One of the projects that best exemplify the complex of competing agendas is Krzysztof Wodiczko’s video projection of women’s testimonials of abuse by men, managers, and officials onto the huge globe at the Centro Cultural Tijuana. According to the project description, Wodiczko sought to “give visibility and voice, through the use of advanced media technologies, to women who work in Tijuana’s maquiladora industry.” Discussing his work after the projection, Wodizcko explained that he sought to bring the privatized suffering of women into a public space controlled by class and gender hierarchies, especially in the Mexican context. This intrusion of the repressed into public space no doubt has consequences, and Wodiczko and his assistants from the inSITE staff–Cecilia Garza Bolio and Tobias Ostrander–worked with these women over a one-year period to help them develop psychologically in order to make their denunciations and face the potential repercussions.

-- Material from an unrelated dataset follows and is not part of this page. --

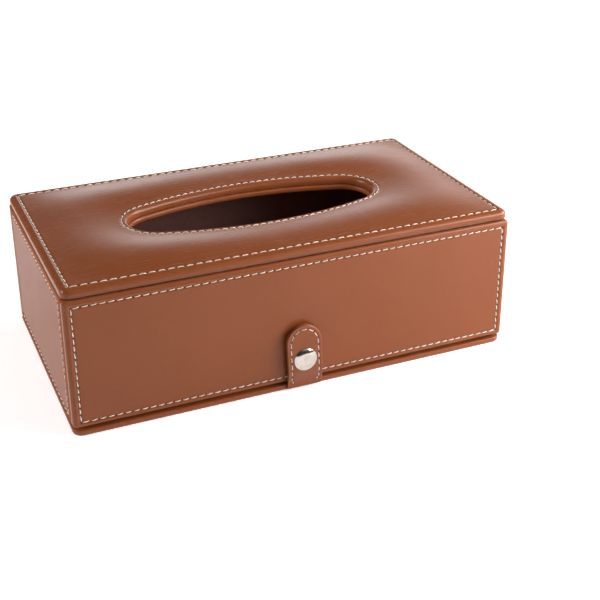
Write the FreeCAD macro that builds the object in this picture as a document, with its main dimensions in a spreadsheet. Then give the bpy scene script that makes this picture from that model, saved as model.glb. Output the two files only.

Wodiczko’s project condensed a social justice agenda, a psychological aim, and a public stratagem into an almost surreal event in which huge distorted heads talked of private traumas in the most public monument in Tijuana. The effect was more powerful than Breton’s characterization of the intoxicating surrealist image: a dewdrop with the face of a cat. But in Wodiczko’s project, the unconscious took on a public dimension, unlike the privatized and individualized surrealist image. If Breton’s Nadja dealt with an individual madness, the madness of the women in Wodiczko’s project was a public manifestation. The effect was quite powerful.